President Donald Trump has imposed a 20% tariff on imports from China and a 25% tariff on imports from Canada and Mexico. He has also mentioned applying a 25% tariff on imports from Europe. All impacted countries have either taken or plan to take retaliatory action, and Trump has already threatened reciprocal retaliation.
The nonpartisan Tax Foundation estimates that the tariffs proposed by President Trump will raise the average tax on U.S. imports to 13.8%, the highest level since 1939. As a result, the stock market has faced turbulence. From their highs, the S&P 500 has fallen 6% and the Nasdaq Composite has declined 9%.

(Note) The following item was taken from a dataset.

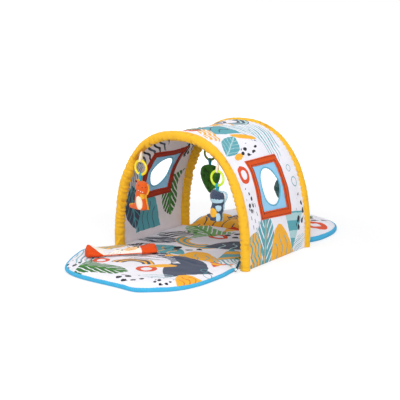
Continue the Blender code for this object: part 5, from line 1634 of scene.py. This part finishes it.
for name, angle in (("pillow_piping_near", math.pi + 0.12), ("pillow_piping_far", -0.12)):
    rings = []
    for step in range(91):
        middle = pillow_point(PILLOW_SEAM * (step / 45 - 1), angle, 0.0006)
        rings.append([middle + pillow_side * (0.0018 * math.cos(turn))
                      + Vector((0.0, 0.0, 0.0018 * math.sin(turn)))
                      for turn in turns(12)])
    piping = lofted(name, closed_ends(rings), end_cloth)
    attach(piping, "tummy_pillow")


# Mat straps: a short dark teal tape from the front of each front foot to the floor, with a press snap on it.
# The snap's socket is clear plastic with a raised rim and a hollow in its middle.

STRAP_X, STRAP_FOOT, STRAP_END = 0.2845, Vector((-0.2326, 0.0378)), Vector((-0.2636, 0.0058))
strap_tape = cloth_finish("strap_tape", linear(18, 62, 76), roughness=0.8, weave=0.0006, pucker=0.0003)
foot_tape = cloth_finish("foot_tape", linear(242, 184, 34), roughness=0.8, weave=0.0006, pucker=0.0003)
snap_plastic = plastic("snap_plastic", linear(232, 236, 240), 0.2)
strap_slope = (STRAP_END - STRAP_FOOT).normalized()
strap_along = Vector((0.0, strap_slope.x, strap_slope.y))
strap_face = Vector((0.0, strap_slope.y, -strap_slope.x))
for label, side in (("left", -1), ("right", 1)):
    path = []
    for step in range(25):
        y, z = STRAP_FOOT.lerp(STRAP_END, step / 24)
        path.append(Vector((side * STRAP_X, y, z)) - strap_face * (0.0007 * math.sin(step / 24 * math.pi)))
    tape = ribbon("strap_tape_" + label, path, 0.0100, 0.0014, strap_tape if side > 0 else foot_tape)
    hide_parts("mat_strap_" + label)
    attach(tape, "play_gym")
    rings = []
    for radius, out in ((0.0, 0.0), (0.0046, 0.0), (0.0050, 0.0003), (0.0050, 0.0009), (0.0046, 0.0013),
                        (0.0036, 0.0014), (0.0033, 0.0011), (0.0028, 0.0011), (0.0025, 0.0019),
                        (0.0017, 0.0024), (0.0, 0.0026)):
        middle = path[20] + strap_face * (0.0007 + out)
        rings.append([middle + Vector((radius * math.cos(angle), 0.0, 0.0))
                      + strap_along * (radius * math.sin(angle))
                      for angle in turns(36 if radius else 1)])
    snap = lofted("press_snap_" + label, rings, snap_plastic)
    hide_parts("strap_snap_" + label)
    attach(snap, "play_gym")


# Inside the sleeves: foam tubes round fibreglass rods whose halves meet in a steel ferrule at the top.
# They stay as the frame has them and only take their finishes.

foam_finish = cloth_finish("foam", linear(214, 214, 208), roughness=1.0, sheen=0.0, weave=0.0030,
                           pucker=0.0010)
rod_finish = plastic("fibreglass", linear(196, 200, 186), 0.45)
steel_finish = plastic("steel", linear(176, 178, 182), 0.28)
fed(steel_finish.node_tree.nodes["Principled BSDF"], {"Metallic": 1.0, "Subsurface Weight": 0.0})
for label in ("front", "rear"):
    for node, finish in (("_arch_foam", foam_finish), ("_rod_left", rod_finish), ("_rod_right", rod_finish),
                         ("_rod_ferrule", steel_finish)):
        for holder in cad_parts[label + node].material_slots:
            holder.material = finish


low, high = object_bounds()
{"cad": [CAD_LOW, CAD_HIGH], "visual": [list(low), list(high)]}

The utilities sector could benefit (or at least incur less damage) compared to other stock market sectors as the trade war weighs on the broader stock market. This scenario makes the Vanguard Utilities ETF a compelling investment idea right now. In January, JPMorgan Chase strategists led by Thomas Kennedy noted that “the net impact of the tariffs and the implications of the administration’s policy goals are likely to benefit the utilities sector where infrastructure buildout will be required.
Additionally, tariffs should theoretically reduce demand for foreign imports, curbing demand for foreign currency.
The Federal Reserve may also raise interest rates to combat tariff-induced inflation, which would incentivize foreign investors to buy U.S. bonds, increasing demand for U.S. currency. Utilities-sector companies derive less than 1% of their revenue from international markets, so they have virtually zero exposure to foreign-currency headwinds. For context, international-revenue exposure in other stock market sectors ranges from 18% in real estate to 56% in technology.
Utility stocks may remain unscathed by tariffs because most of their revenue comes from the U.S. They may even benefit from tariffs as the reduction in imported goods may lead to greater domestic manufacturing activity, creating demand for electricity, gas, and water.